I know the title sounds dramatic but i was so shocked.. I mean I feed my 7/8 month old almost every day and today he ate 3 fuzzies and a pinky. i usually only feed him like a fuzzy at a time thinking he's full.. Do you think he hasn't grown much because i've been under feeding em? any thoughts? Any one else have a little columbian that eats like that?

Thanks, Vanessa


----------



## james.w (Aug 15, 2012)

What else are you feeding and how often?

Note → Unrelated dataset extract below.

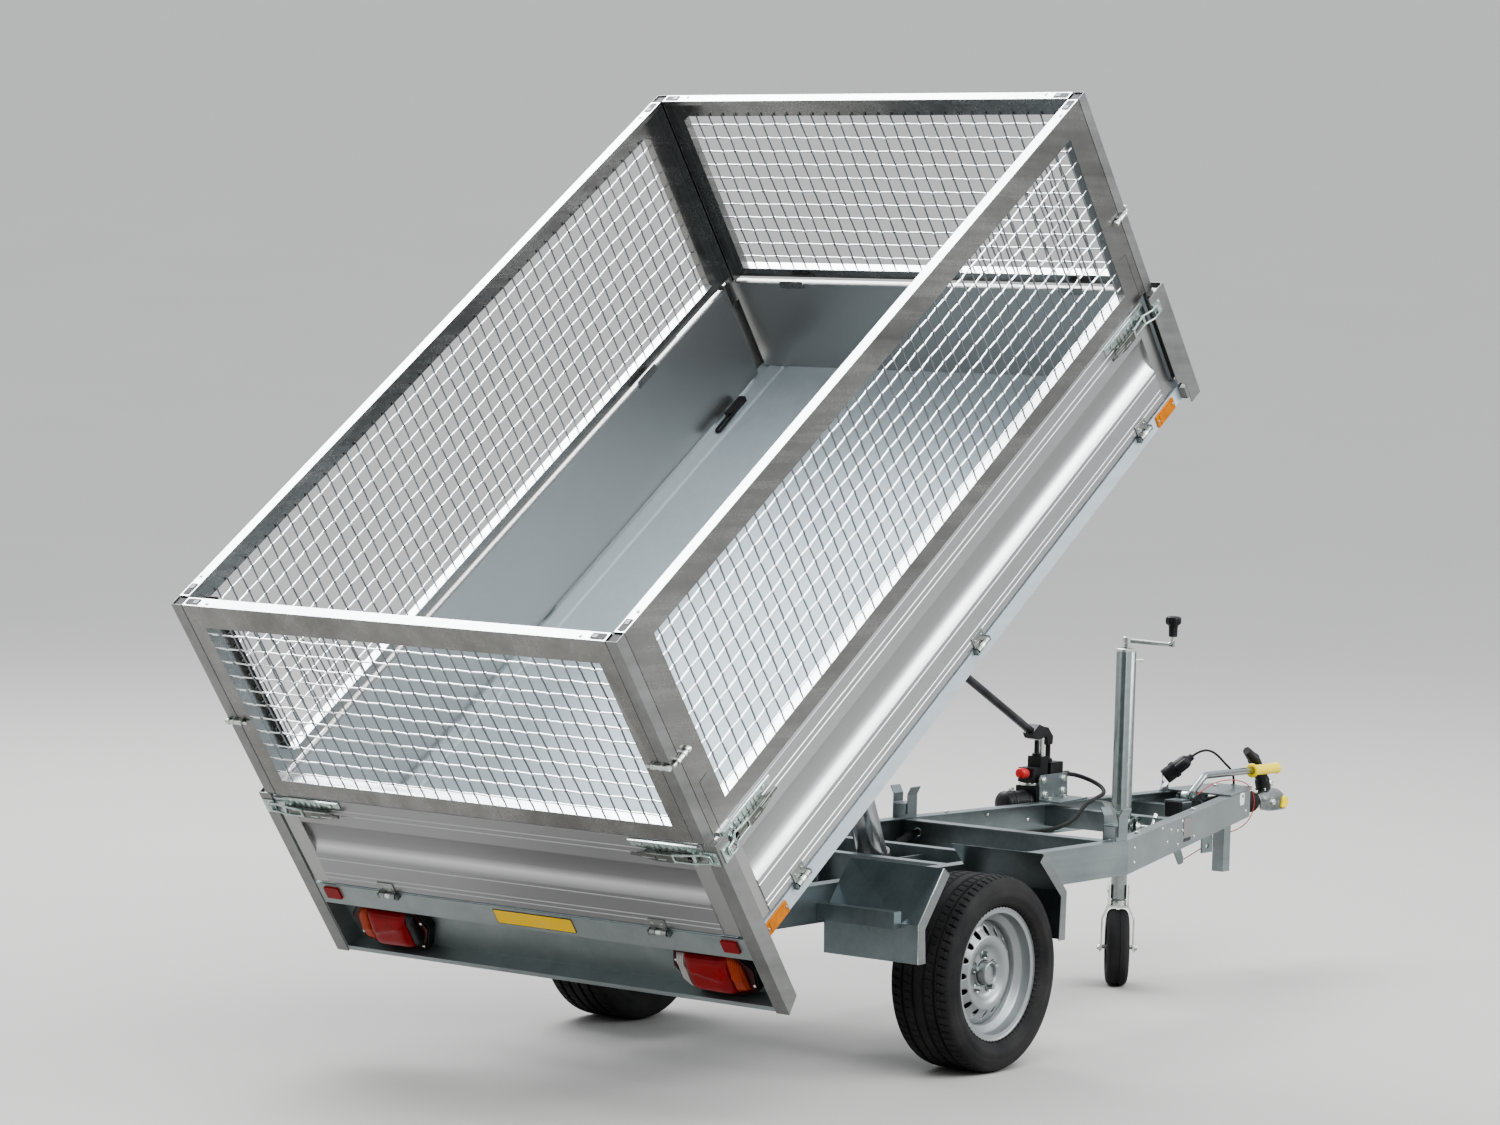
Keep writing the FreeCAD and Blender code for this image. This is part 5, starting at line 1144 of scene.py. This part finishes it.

What is the setup like that you are keeping him in?


----------



## nessanicolle (Aug 15, 2012)

i feel him usually fuzzies/hoppers twice a week and every day that he doesnt eat the mice, i give him his turkey/chicken/beef/fish mix with his calcium. right now he's in the 30 gallon but i'm getting my iguana his new enclosure tomorrow so he's going to go back into the 55 gallon. as of right now he has his 150 watt bulb at the top, with 3 inches of cypress mulch, his big bowl of water which he swims in all the time, he had a little wooden box i made him and a big branch. i also give him a bath 2 times a week.


----------



## james.w (Aug 15, 2012)

What are you using for UVB and what are the temps in the enclosure?


----------



## nessanicolle (Aug 16, 2012)

18 inch zoo med 10.0. and about 85 on one side, and 90's on the other with about a 97 degree basking point.


----------



## Dirtydmc (Aug 16, 2012)

Let them eat till they are done. Just give em a bunch of food. The gu will eat till he's full.


----------



## Neeko (Aug 16, 2012)

I got a male and female at the same time. The male is quite larger then my female, I think they grow at different rates and some just get larger. A local pet store I trust was telling me about his supplier of bw arg tegus and they are 5 feet.


----------